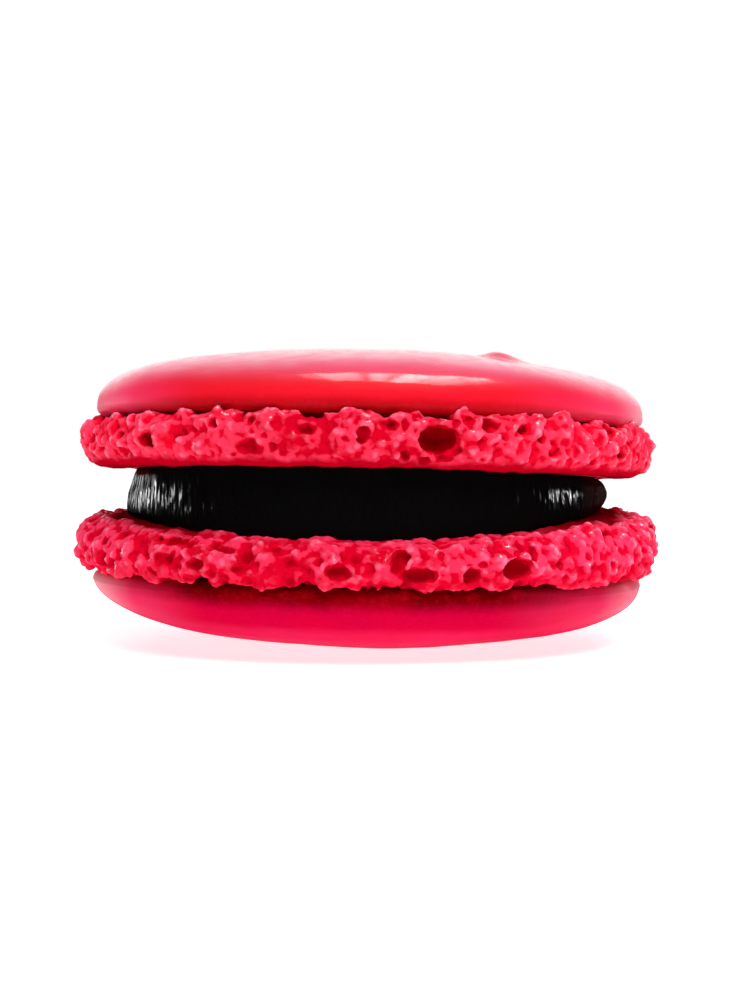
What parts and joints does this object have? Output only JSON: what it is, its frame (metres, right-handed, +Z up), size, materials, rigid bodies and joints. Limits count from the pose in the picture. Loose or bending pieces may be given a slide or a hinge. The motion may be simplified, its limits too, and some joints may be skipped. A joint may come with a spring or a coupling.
{
  "type": "french macaron",
  "caption": "Round sandwich biscuit of domed almond meringue shells with craggy feet and a dark ganache disc between them.",
  "frame": {"origin": "on the table, under the middle of the macaron, at the flat spot it rests on", "axes": "+Z up through the shells and the filling, -Y to the shown front, +X to its right"},
  "size_m": [0.0449, 0.0451, 0.0224],
  "materials": {
    "raspberry_shell": "satin baked meringue, smooth on the dome and torn foam on the foot",
    "dark_ganache": "glossy, with fine upright ridges"
  },
  "bodies": {
    "root": {"bottom_shell": "raspberry_shell", "filling": "dark_ganache", "top_shell": "raspberry_shell"}
  },
  "joints": []
}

━━━━━━━━━━━━━━━━

What is needed -> In the listing above, locate each line with "joints" and copy it.

Answer ->
What parts and joints does this object have? Output only JSON: what it is, its frame (metres, right-handed, +Z up), size, materials, rigid bodies and joints. Limits count from the pose in the picture. Loose or bending pieces may be given a slide or a hinge. The motion may be simplified, its limits too, and some joints may be skipped. A joint may come with a spring or a coupling.
  "joints": []